Problem statement: Copy out the data below verbatim.

— BEGIN Recorded information —

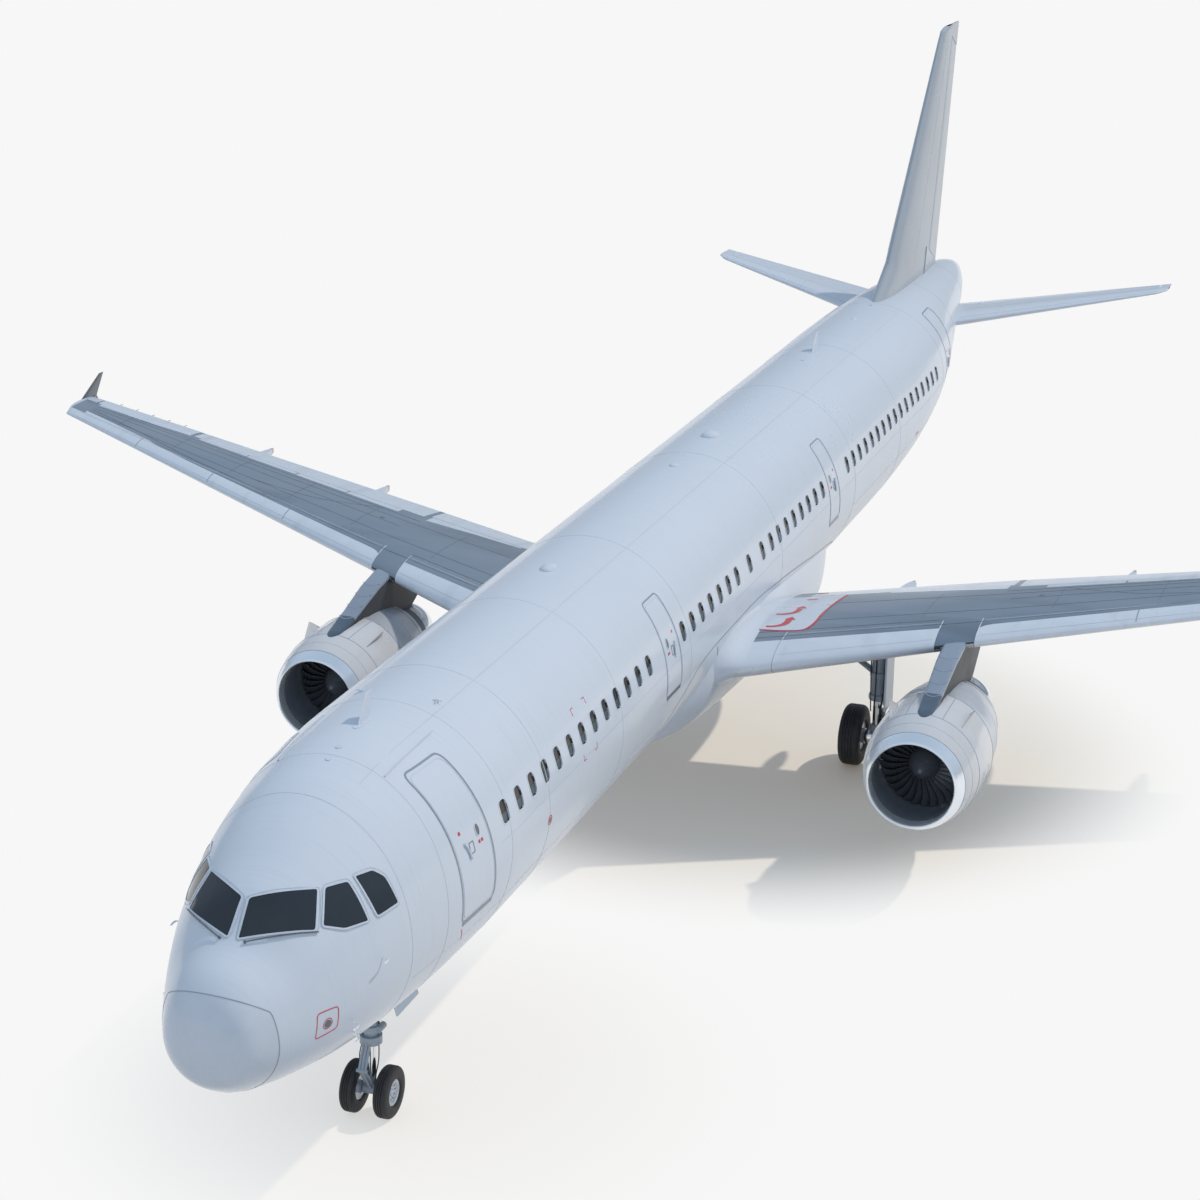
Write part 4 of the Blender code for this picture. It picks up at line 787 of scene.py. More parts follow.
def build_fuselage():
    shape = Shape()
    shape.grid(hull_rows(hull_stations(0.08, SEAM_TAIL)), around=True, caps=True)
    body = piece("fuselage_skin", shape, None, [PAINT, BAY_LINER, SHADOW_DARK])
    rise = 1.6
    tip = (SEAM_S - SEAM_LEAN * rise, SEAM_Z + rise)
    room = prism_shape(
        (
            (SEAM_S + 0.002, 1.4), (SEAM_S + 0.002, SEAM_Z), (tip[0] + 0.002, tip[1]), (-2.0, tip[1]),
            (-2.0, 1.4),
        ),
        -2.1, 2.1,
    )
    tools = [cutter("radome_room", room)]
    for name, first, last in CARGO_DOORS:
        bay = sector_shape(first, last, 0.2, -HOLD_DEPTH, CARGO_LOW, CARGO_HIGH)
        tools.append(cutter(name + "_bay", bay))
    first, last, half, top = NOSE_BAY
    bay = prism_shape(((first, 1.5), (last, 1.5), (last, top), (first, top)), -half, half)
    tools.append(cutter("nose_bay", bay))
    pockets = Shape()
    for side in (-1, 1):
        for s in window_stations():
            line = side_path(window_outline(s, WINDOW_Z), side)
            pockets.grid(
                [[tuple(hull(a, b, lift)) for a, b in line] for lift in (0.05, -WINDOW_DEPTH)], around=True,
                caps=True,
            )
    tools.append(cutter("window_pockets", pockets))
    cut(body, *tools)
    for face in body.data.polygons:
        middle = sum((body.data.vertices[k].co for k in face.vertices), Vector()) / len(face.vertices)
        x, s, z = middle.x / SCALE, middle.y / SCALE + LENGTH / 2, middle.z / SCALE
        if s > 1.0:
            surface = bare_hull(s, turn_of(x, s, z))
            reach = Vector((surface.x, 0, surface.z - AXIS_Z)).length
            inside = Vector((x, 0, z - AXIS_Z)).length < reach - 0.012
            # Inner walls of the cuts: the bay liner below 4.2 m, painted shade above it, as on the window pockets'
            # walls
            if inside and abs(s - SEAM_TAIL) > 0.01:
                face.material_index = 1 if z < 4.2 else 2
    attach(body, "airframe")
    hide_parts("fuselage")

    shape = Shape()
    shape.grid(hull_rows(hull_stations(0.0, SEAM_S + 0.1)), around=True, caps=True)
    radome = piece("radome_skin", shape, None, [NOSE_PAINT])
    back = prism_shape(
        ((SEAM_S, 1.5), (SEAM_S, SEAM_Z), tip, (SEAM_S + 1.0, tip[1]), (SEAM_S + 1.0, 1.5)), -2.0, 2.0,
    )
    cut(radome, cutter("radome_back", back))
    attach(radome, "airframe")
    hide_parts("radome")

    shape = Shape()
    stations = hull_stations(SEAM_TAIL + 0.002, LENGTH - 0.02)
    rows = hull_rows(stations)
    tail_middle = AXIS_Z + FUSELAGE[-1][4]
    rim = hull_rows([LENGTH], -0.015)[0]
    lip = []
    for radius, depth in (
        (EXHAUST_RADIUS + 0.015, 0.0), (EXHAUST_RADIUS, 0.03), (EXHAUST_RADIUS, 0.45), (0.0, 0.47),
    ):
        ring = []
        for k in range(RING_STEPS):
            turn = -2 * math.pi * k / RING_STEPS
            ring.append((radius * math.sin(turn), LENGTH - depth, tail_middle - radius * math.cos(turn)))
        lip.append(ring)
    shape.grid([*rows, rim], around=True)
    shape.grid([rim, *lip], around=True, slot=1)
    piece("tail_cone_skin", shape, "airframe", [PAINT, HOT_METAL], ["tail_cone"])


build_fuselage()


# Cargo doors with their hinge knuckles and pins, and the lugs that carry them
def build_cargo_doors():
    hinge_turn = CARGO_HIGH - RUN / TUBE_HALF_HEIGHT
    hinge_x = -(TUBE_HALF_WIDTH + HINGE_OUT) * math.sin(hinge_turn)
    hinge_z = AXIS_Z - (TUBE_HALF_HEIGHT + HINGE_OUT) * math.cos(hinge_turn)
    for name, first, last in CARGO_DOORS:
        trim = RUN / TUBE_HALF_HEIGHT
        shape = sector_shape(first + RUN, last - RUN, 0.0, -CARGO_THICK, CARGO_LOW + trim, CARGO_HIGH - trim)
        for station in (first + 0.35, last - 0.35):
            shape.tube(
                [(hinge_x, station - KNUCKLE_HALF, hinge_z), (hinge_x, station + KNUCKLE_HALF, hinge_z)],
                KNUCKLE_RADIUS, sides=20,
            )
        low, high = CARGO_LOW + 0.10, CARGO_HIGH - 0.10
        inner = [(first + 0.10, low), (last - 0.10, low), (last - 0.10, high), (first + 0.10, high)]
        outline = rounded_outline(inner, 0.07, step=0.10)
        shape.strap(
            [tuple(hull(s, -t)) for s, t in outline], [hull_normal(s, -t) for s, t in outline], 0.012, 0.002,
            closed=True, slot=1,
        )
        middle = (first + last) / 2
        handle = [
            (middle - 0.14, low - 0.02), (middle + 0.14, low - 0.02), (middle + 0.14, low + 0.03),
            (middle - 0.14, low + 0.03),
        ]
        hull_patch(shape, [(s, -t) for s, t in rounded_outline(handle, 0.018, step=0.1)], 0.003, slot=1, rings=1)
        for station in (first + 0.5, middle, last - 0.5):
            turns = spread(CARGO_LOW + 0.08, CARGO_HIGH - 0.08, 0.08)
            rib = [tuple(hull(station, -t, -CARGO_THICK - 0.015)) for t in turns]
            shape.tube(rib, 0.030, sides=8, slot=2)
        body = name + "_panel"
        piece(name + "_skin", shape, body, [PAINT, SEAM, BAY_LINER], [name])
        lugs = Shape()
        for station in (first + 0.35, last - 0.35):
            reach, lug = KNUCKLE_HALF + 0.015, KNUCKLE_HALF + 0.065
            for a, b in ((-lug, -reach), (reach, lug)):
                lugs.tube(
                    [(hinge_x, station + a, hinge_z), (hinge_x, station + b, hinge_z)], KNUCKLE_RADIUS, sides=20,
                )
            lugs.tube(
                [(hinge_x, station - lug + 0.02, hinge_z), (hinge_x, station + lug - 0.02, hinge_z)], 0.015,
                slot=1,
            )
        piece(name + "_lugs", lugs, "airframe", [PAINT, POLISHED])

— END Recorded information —

Result for this exercise:
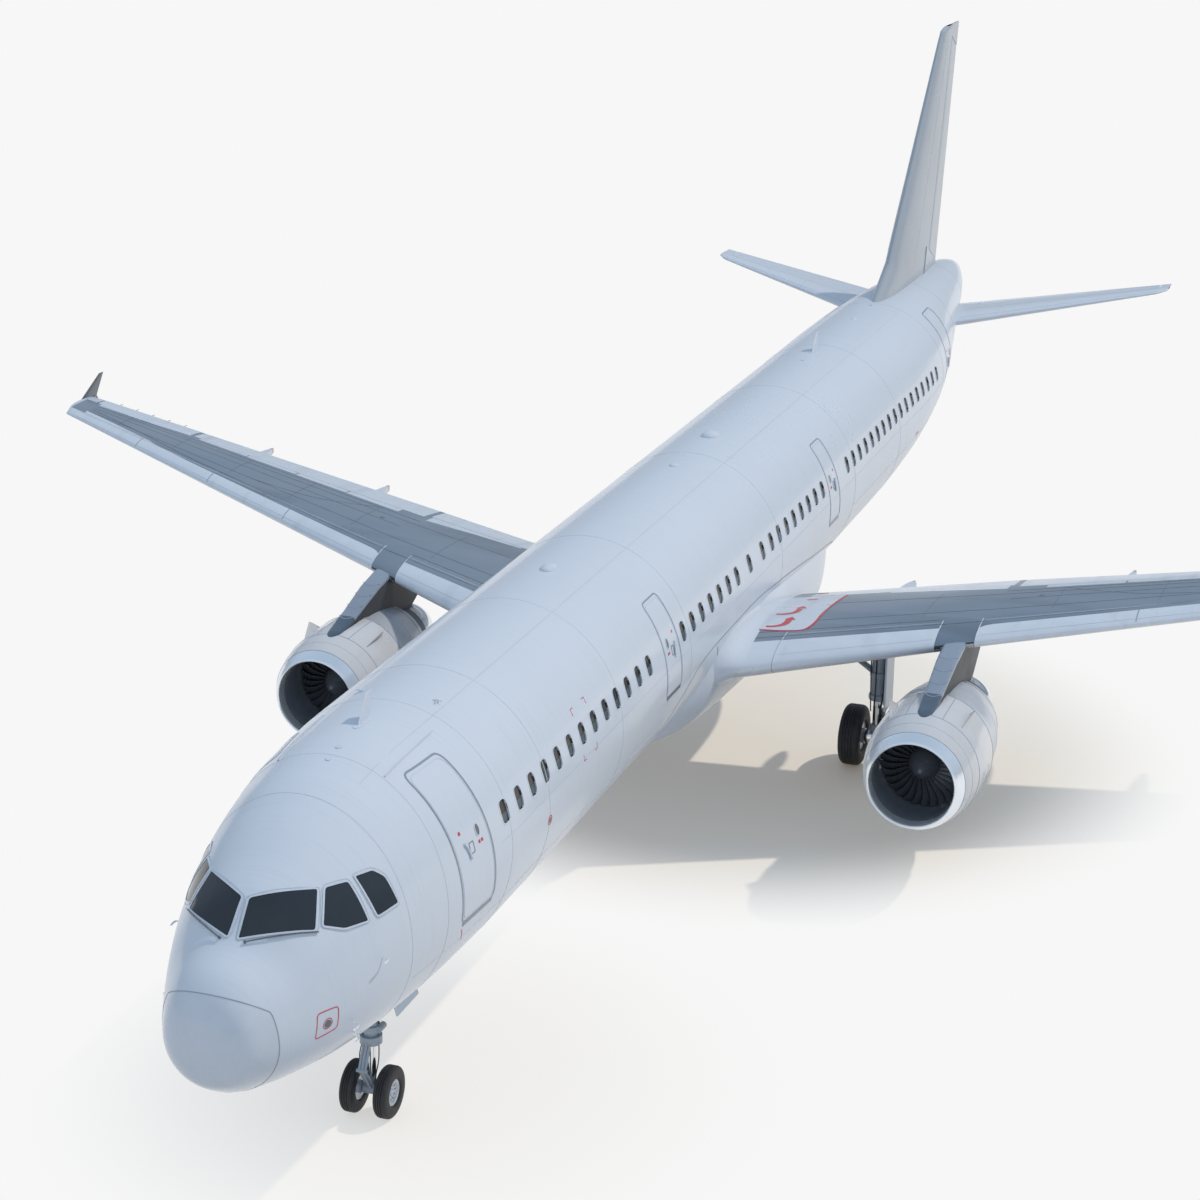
Write part 4 of the Blender code for this picture. It picks up at line 787 of scene.py. More parts follow.
def build_fuselage():
    shape = Shape()
    shape.grid(hull_rows(hull_stations(0.08, SEAM_TAIL)), around=True, caps=True)
    body = piece("fuselage_skin", shape, None, [PAINT, BAY_LINER, SHADOW_DARK])
    rise = 1.6
    tip = (SEAM_S - SEAM_LEAN * rise, SEAM_Z + rise)
    room = prism_shape(
        (
            (SEAM_S + 0.002, 1.4), (SEAM_S + 0.002, SEAM_Z), (tip[0] + 0.002, tip[1]), (-2.0, tip[1]),
            (-2.0, 1.4),
        ),
        -2.1, 2.1,
    )
    tools = [cutter("radome_room", room)]
    for name, first, last in CARGO_DOORS:
        bay = sector_shape(first, last, 0.2, -HOLD_DEPTH, CARGO_LOW, CARGO_HIGH)
        tools.append(cutter(name + "_bay", bay))
    first, last, half, top = NOSE_BAY
    bay = prism_shape(((first, 1.5), (last, 1.5), (last, top), (first, top)), -half, half)
    tools.append(cutter("nose_bay", bay))
    pockets = Shape()
    for side in (-1, 1):
        for s in window_stations():
            line = side_path(window_outline(s, WINDOW_Z), side)
            pockets.grid(
                [[tuple(hull(a, b, lift)) for a, b in line] for lift in (0.05, -WINDOW_DEPTH)], around=True,
                caps=True,
            )
    tools.append(cutter("window_pockets", pockets))
    cut(body, *tools)
    for face in body.data.polygons:
        middle = sum((body.data.vertices[k].co for k in face.vertices), Vector()) / len(face.vertices)
        x, s, z = middle.x / SCALE, middle.y / SCALE + LENGTH / 2, middle.z / SCALE
        if s > 1.0:
            surface = bare_hull(s, turn_of(x, s, z))
            reach = Vector((surface.x, 0, surface.z - AXIS_Z)).length
            inside = Vector((x, 0, z - AXIS_Z)).length < reach - 0.012
            # Inner walls of the cuts: the bay liner below 4.2 m, painted shade above it, as on the window pockets'
            # walls
            if inside and abs(s - SEAM_TAIL) > 0.01:
                face.material_index = 1 if z < 4.2 else 2
    attach(body, "airframe")
    hide_parts("fuselage")

    shape = Shape()
    shape.grid(hull_rows(hull_stations(0.0, SEAM_S + 0.1)), around=True, caps=True)
    radome = piece("radome_skin", shape, None, [NOSE_PAINT])
    back = prism_shape(
        ((SEAM_S, 1.5), (SEAM_S, SEAM_Z), tip, (SEAM_S + 1.0, tip[1]), (SEAM_S + 1.0, 1.5)), -2.0, 2.0,
    )
    cut(radome, cutter("radome_back", back))
    attach(radome, "airframe")
    hide_parts("radome")

    shape = Shape()
    stations = hull_stations(SEAM_TAIL + 0.002, LENGTH - 0.02)
    rows = hull_rows(stations)
    tail_middle = AXIS_Z + FUSELAGE[-1][4]
    rim = hull_rows([LENGTH], -0.015)[0]
    lip = []
    for radius, depth in (
        (EXHAUST_RADIUS + 0.015, 0.0), (EXHAUST_RADIUS, 0.03), (EXHAUST_RADIUS, 0.45), (0.0, 0.47),
    ):
        ring = []
        for k in range(RING_STEPS):
            turn = -2 * math.pi * k / RING_STEPS
            ring.append((radius * math.sin(turn), LENGTH - depth, tail_middle - radius * math.cos(turn)))
        lip.append(ring)
    shape.grid([*rows, rim], around=True)
    shape.grid([rim, *lip], around=True, slot=1)
    piece("tail_cone_skin", shape, "airframe", [PAINT, HOT_METAL], ["tail_cone"])


build_fuselage()


# Cargo doors with their hinge knuckles and pins, and the lugs that carry them
def build_cargo_doors():
    hinge_turn = CARGO_HIGH - RUN / TUBE_HALF_HEIGHT
    hinge_x = -(TUBE_HALF_WIDTH + HINGE_OUT) * math.sin(hinge_turn)
    hinge_z = AXIS_Z - (TUBE_HALF_HEIGHT + HINGE_OUT) * math.cos(hinge_turn)
    for name, first, last in CARGO_DOORS:
        trim = RUN / TUBE_HALF_HEIGHT
        shape = sector_shape(first + RUN, last - RUN, 0.0, -CARGO_THICK, CARGO_LOW + trim, CARGO_HIGH - trim)
        for station in (first + 0.35, last - 0.35):
            shape.tube(
                [(hinge_x, station - KNUCKLE_HALF, hinge_z), (hinge_x, station + KNUCKLE_HALF, hinge_z)],
                KNUCKLE_RADIUS, sides=20,
            )
        low, high = CARGO_LOW + 0.10, CARGO_HIGH - 0.10
        inner = [(first + 0.10, low), (last - 0.10, low), (last - 0.10, high), (first + 0.10, high)]
        outline = rounded_outline(inner, 0.07, step=0.10)
        shape.strap(
            [tuple(hull(s, -t)) for s, t in outline], [hull_normal(s, -t) for s, t in outline], 0.012, 0.002,
            closed=True, slot=1,
        )
        middle = (first + last) / 2
        handle = [
            (middle - 0.14, low - 0.02), (middle + 0.14, low - 0.02), (middle + 0.14, low + 0.03),
            (middle - 0.14, low + 0.03),
        ]
        hull_patch(shape, [(s, -t) for s, t in rounded_outline(handle, 0.018, step=0.1)], 0.003, slot=1, rings=1)
        for station in (first + 0.5, middle, last - 0.5):
            turns = spread(CARGO_LOW + 0.08, CARGO_HIGH - 0.08, 0.08)
            rib = [tuple(hull(station, -t, -CARGO_THICK - 0.015)) for t in turns]
            shape.tube(rib, 0.030, sides=8, slot=2)
        body = name + "_panel"
        piece(name + "_skin", shape, body, [PAINT, SEAM, BAY_LINER], [name])
        lugs = Shape()
        for station in (first + 0.35, last - 0.35):
            reach, lug = KNUCKLE_HALF + 0.015, KNUCKLE_HALF + 0.065
            for a, b in ((-lug, -reach), (reach, lug)):
                lugs.tube(
                    [(hinge_x, station + a, hinge_z), (hinge_x, station + b, hinge_z)], KNUCKLE_RADIUS, sides=20,
                )
            lugs.tube(
                [(hinge_x, station - lug + 0.02, hinge_z), (hinge_x, station + lug - 0.02, hinge_z)], 0.015,
                slot=1,
            )
        piece(name + "_lugs", lugs, "airframe", [PAINT, POLISHED])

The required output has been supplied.